Case study - how equipment helped Robert


Robert is 68 years old and has post-polio syndrome. He is able to stand and walk around his home, but mostly uses a wheelchair for mobility over longer distances. He has found recently that he is becoming more tired during daily activities such as dressing, and is spending more time using his wheelchair at home. Robert usually dresses and undresses himself, however recently he has needed help from his personal assistants with some dressing tasks. Robert would like to be more independent with dressing, as he is very keen to remain as independent as possible.

The concern:

Robert is now experiencing more pain and fatigue in his legs as well as his upper body. He finds that on some days he does not have the strength to stand for a long period of time, and is having to dress either sitting or lying down. He also has limited shoulder movement, and cannot bend low to the floor to put on shoes and socks, or pick up items from the floor.

The solution:

Robert was visited at home by an occupational therapist from his local authority. The occupational therapist did an assessment with Robert and was able to make some recommendations and supply some equipment to assist him, including:

  1. A dressing stick, to help him pull clothes up and around his shoulders, and up from the floor.
  2. A long handled shoe horn to assist with getting shoes on, without the need to bend low.
  3. A long handled reacher to enable him to pick items up off the floor, as well as pull up trousers and underpants.
  4. Adapted trousers and a urinal, so that Robert would not need to stand or transfer onto the toilet if feeling too fatigued.

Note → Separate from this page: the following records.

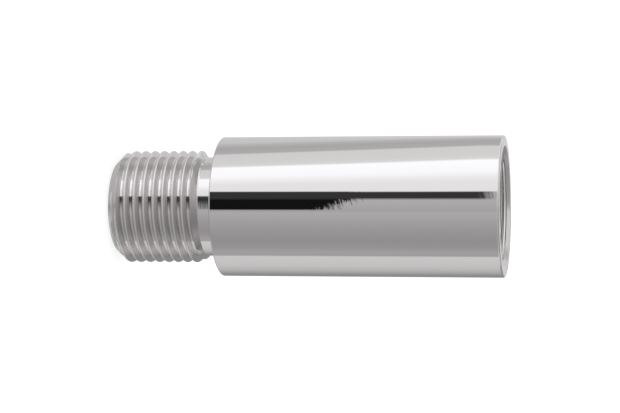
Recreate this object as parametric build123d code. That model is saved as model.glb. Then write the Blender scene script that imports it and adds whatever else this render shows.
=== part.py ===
from build123d import *
from build123d import SkipClean
import math
import os

os.makedirs("parts", exist_ok=True)

# Straight pipe extension with a half-inch parallel pipe thread, male at one end and female at
# the other. It is one piece, turned from brass bar. The axis is Z: the male end face is z = 0,
# what the part stands on, and the open mouth looks up. Lengths are in millimetres. The male
# thread is cut for real. The female one, out of sight in the mouth, is left at its tapping size.

# Barrel
barrel_diameter = 26.0
barrel_length = 52.5
shoulder_edge_radius = 0.4
mouth_edge_bevel = 0.3

# Half-inch parallel pipe thread, Whitworth form, flats in place of its tiny root and crest radii
thread_diameter = 20.955
thread_pitch = 25.4 / 14
flank_angle = 55.0
thread_depth = 0.6403 * thread_pitch
thread_flat = thread_pitch / 6

# Male stub
stub_length = 20.2
end_face_below_root = 0.8
neck_width = 3.0
neck_below_root = 0.07
groove_lead_in_turns = 1.25

# Female socket: a 45 degree countersink, a short plain lead-in as wide as the thread, and the
# tapping size, bored deeper than the thread's 15 mm for the tap's point
countersink_width = 0.65
plain_lead_in_depth = 1.3
socket_depth = 17.5
drill_point_angle = 118.0

# Waterway, with a hexagon at the male end for the key that screws the part in
waterway_diameter = 15.0
hexagon_across_flats = 12.0
hexagon_length = 24.0
hexagon_lead_in = 0.2

# Cutting: how far the thread's cutter stands clear of the crest, and the number of equal arcs in
# which the male land is turned, so that its crest is a row of short true-cylinder patches
cutter_clearance = 0.15
male_land_arcs = 6

# Radii worked out from the sizes above
barrel_radius = barrel_diameter / 2
thread_radius = thread_diameter / 2
root_radius = thread_radius - thread_depth
neck_radius = root_radius - neck_below_root
end_face_radius = root_radius - end_face_below_root
countersink_radius = thread_radius + countersink_width
waterway_radius = waterway_diameter / 2
pilot_radius = hexagon_across_flats / 2
lead_in_radius = pilot_radius / math.cos(math.radians(30)) + hexagon_lead_in

# Heights worked out from the sizes above
total_length = stub_length + barrel_length
male_land_start = thread_radius - end_face_radius
neck_start = stub_length - neck_width
male_land_end = neck_start - (thread_radius - neck_radius)
socket_start = total_length - socket_depth
plain_lead_in_start = total_length - plain_lead_in_depth
countersink_start = total_length - countersink_width

# Half width of a groove where its cutter leaves the metal
flank_slope = math.tan(math.radians(flank_angle / 2))
groove_half_width = thread_flat / 2 + (thread_depth + cutter_clearance) * flank_slope


def drill_cone_height(outer, inner):
    """Height of the cone that a drill's point leaves between two radii."""
    return (outer - inner) / math.tan(math.radians(drill_point_angle / 2))


def section_face(points):
    """A face in the plane of radius and height from its corners, for turning about Z."""
    return make_face(Polyline(*points, close=True))


def turned(face, arc=360.0):
    """Turns a section about Z."""
    return revolve(Plane.XZ * face, Axis.Z, arc)


def at_corner(face, radius, height):
    """The corner of a section nearest to this radius and height."""
    return face.vertices().sort_by_distance((radius, height, 0))[0]


def male_end():
    """Male end face with its 45 degree lead-in, up to where the threaded land begins."""
    corners = [(0, 0), (end_face_radius, 0), (thread_radius, male_land_start), (0, male_land_start)]
    return turned(section_face(corners))


def male_land():
    """Plug for the male thread, turned in equal arcs that stay separate faces."""
    step = 360.0 / male_land_arcs
    bottom, top = male_land_start, male_land_end
    corners = [(0, bottom), (thread_radius, bottom), (thread_radius, top), (0, top)]
    wedge = turned(section_face(corners), step)
    return [Rot(0, 0, step * turn) * wedge for turn in range(male_land_arcs)]


def neck_and_barrel():
    """Thread's end cone, neck, shoulder and barrel, solid through."""
    corners = [
        (0, male_land_end),
        (thread_radius, male_land_end),
        (neck_radius, neck_start),
        (neck_radius, stub_length),
        (barrel_radius, stub_length),
        (barrel_radius, total_length),
        (0, total_length),
    ]
    face = section_face(corners)
    face = fillet(at_corner(face, barrel_radius, stub_length), shoulder_edge_radius)
    face = chamfer(at_corner(face, barrel_radius, total_length), mouth_edge_bevel)
    return turned(face)


def bore():
    """Drilled waterway from the hexagon up, then the socket with its lead-in and countersink."""
    waterway_start = hexagon_length + drill_cone_height(waterway_radius, pilot_radius)
    waterway_end = socket_start - drill_cone_height(root_radius, waterway_radius)
    corners = [
        (0, hexagon_length),
        (pilot_radius, hexagon_length),
        (waterway_radius, waterway_start),
        (waterway_radius, waterway_end),
        (root_radius, socket_start),
        (root_radius, plain_lead_in_start),
        (thread_radius, plain_lead_in_start),
        (thread_radius, countersink_start),
        (countersink_radius, total_length),
        (0, total_length),
    ]
    return turned(section_face(corners))


def hexagon():
    """Broached hexagon for the key."""
    return extrude(RegularPolygon(pilot_radius, 6, major_radius=False), hexagon_length)


def hexagon_mouth():
    """45 degree cone in the male end face that leads the key into the hexagon."""
    depth = lead_in_radius - pilot_radius
    return turned(section_face([(0, 0), (lead_in_radius, 0), (pilot_radius, depth), (0, depth)]))


def male_groove():
    """Cutters for the male thread, each a little under one turn, laid end to end.

    The groove starts below the end face and runs out over the neck.
    """
    bottom = -groove_lead_in_turns * thread_pitch
    run = neck_start + groove_half_width - bottom
    count = math.ceil(run / thread_pitch)
    height = run / count
    turn = 360.0 * height / thread_pitch
    mouth_radius = thread_radius + cutter_clearance
    corners = [
        (root_radius, bottom - thread_flat / 2),
        (root_radius, bottom + thread_flat / 2),
        (mouth_radius, bottom + groove_half_width),
        (mouth_radius, bottom - groove_half_width),
    ]
    path = Helix(thread_pitch, height, root_radius, center=(0, 0, bottom))
    cutter = sweep(Plane.XZ * section_face(corners), path=path, is_frenet=True)
    return [Pos(0, 0, height * i) * Rot(0, 0, turn * i) * cutter for i in range(count)]


def extension():
    """The whole part. Faces are left as they are cut, so the male land keeps its arcs."""
    with SkipClean():
        body = male_end()
        for piece in [*male_land(), neck_and_barrel()]:
            body += piece
        for tool in [bore(), hexagon(), hexagon_mouth(), *male_groove()]:
            body -= tool
    return body.solid()


export_step(extension(), "parts/threaded_extension.step")
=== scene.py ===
"""Looks of the threaded pipe extension: one chrome-plated brass piece that stands on its male end.

The piece's skin is made afresh, ring by ring, and stands for the CAD node. Both threads are real
helical grooves in it, with rounded crests and flat roots. Lengths are in millimetres until the
skin becomes a mesh, which is in metres.
"""

import math

import bpy
import numpy as np
from mathutils import Matrix, Vector


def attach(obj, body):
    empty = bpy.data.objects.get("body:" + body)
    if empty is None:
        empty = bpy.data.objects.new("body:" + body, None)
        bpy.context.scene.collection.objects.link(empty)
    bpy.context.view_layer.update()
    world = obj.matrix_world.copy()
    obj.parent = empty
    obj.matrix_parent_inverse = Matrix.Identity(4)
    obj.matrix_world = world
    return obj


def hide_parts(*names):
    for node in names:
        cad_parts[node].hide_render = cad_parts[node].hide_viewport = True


MM = 0.001

# Barrel
BARREL_RADIUS = 13.0
TOTAL_LENGTH = 72.7
SHOULDER_EDGE_RADIUS = 0.25
MOUTH_EDGE_RADIUS = 0.3

# Half-inch parallel pipe thread: 55 degrees, with the standard's rounding on the crests
THREAD_RADIUS = 20.955 / 2
PITCH = 25.4 / 14
THREAD_DEPTH = 0.6403 * PITCH
CREST_ROUNDING = 0.1373 * PITCH
ROOT_FLAT = PITCH / 6
FLANK_LEAN = math.radians(27.5)
ROOT_RADIUS = THREAD_RADIUS - THREAD_DEPTH

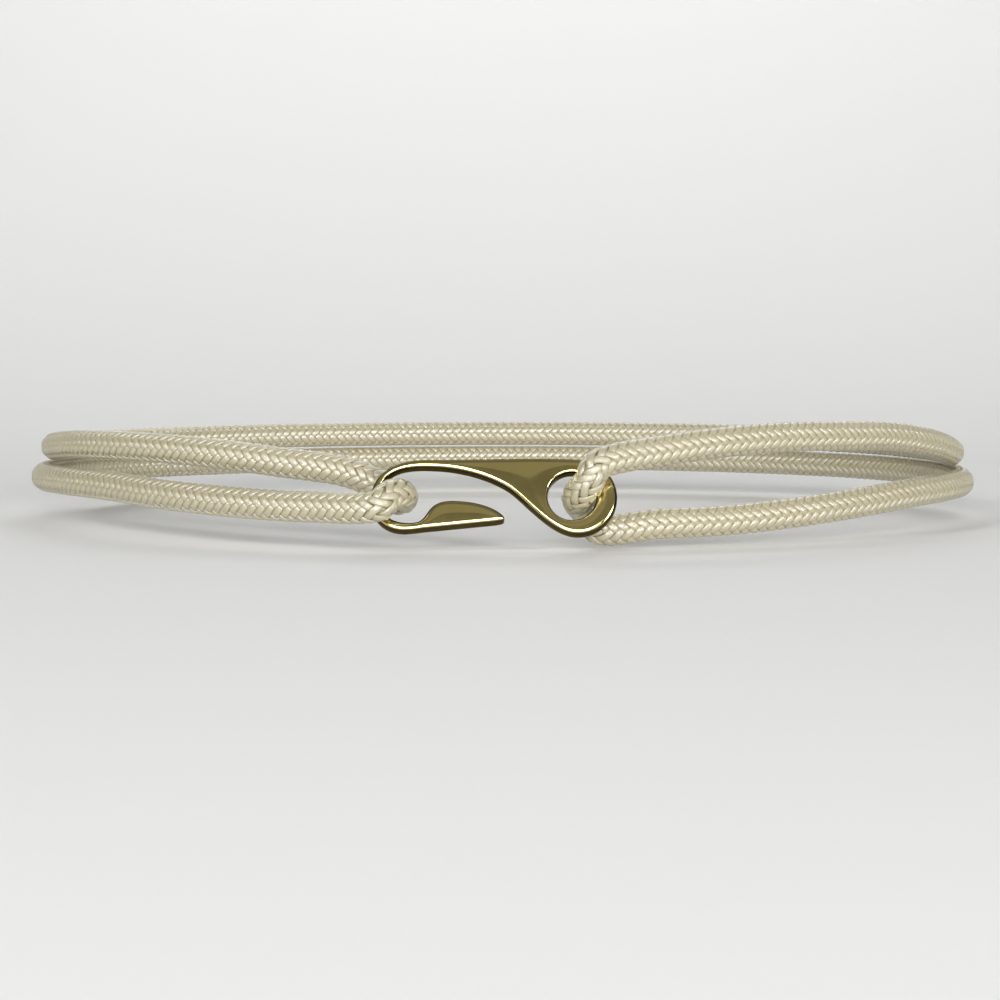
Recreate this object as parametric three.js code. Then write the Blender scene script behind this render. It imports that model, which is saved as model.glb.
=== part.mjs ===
// A cord belt: one endless braided cord, doubled round the waist, and one cast hook buckle.
// Millimetres, +Z up. The front of the belt faces -Y and +X is on the viewer's right.
// The origin is the middle of the waist opening.
import * as THREE from "three";

// Cord
const CORD_DIAMETER = 8.5;
const CORD_SIDES = 10;
const STEPS_PER_SPAN = 4;

// Waist: the cord's middle line follows an oval that grows towards the hips
const WAIST_HALF_WIDTH = 140.6;
const WAIST_HALF_DEPTH = 103;
const FLARE_SIDE = 0.344;
const FLARE_FRONT = 0.21;

// Buckle: where its middle sits, how far its top leans back, and its section
const BUCKLE_X = -2.1;
const BUCKLE_Y = -108;
const BUCKLE_Z = -1.8;
const BUCKLE_LEAN = THREE.MathUtils.degToRad(22);
const PLATE_THICKNESS = 4.2;
const EDGE_ROUNDING = 0.7;
const ROUNDING_STEPS = 3;
const CURVE_STEPS = 8;

// Eye: the round end of the buckle that the cord is threaded through
const EYE_X = 22.1;
const EYE_Y = -0.5;
const EYE_RADIUS = 10.6;
const HOLE_X = 20.7;
const HOLE_Y = -0.4;
const HOLE_RADIUS = 6.5;

// Bend: the round end of the open hook that carries the other end of the loop
const BEND_X = -22.9;
const BEND_Y = 0;

// How the cord turns round the eye's band and round the bend's band: each turn starts in front
// of the plate and ends behind it, between two angles about the middle of the hole or the bend.
const EYE_TURN = { x: HOLE_X, y: HOLE_Y, bandRadius: 9.15, start: 45, end: -41, reach: 7.75 };
const BEND_TURN = { x: BEND_X, y: BEND_Y, bandRadius: 8.75, start: 213, end: 147, reach: 7.4 };
const TURN_STEPS = 6;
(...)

The occupational therapist was able to visit Robert several times to show him a range of dressing techniques to help him be more independent and save energy, and gave him some advice on styles of clothing for wheelchair users, to increase his comfort while sitting for longer periods of time.

The outcome:

With some practice, Robert was able to use the equipment when required to help him with more difficult dressing tasks. He followed the advice of his occupational therapist and began choosing clothes that were more simple to put on and take off, and more comfortable for sitting in for longer periods. He is now independent with most dressing tasks again, and rarely needs to ask for assistance.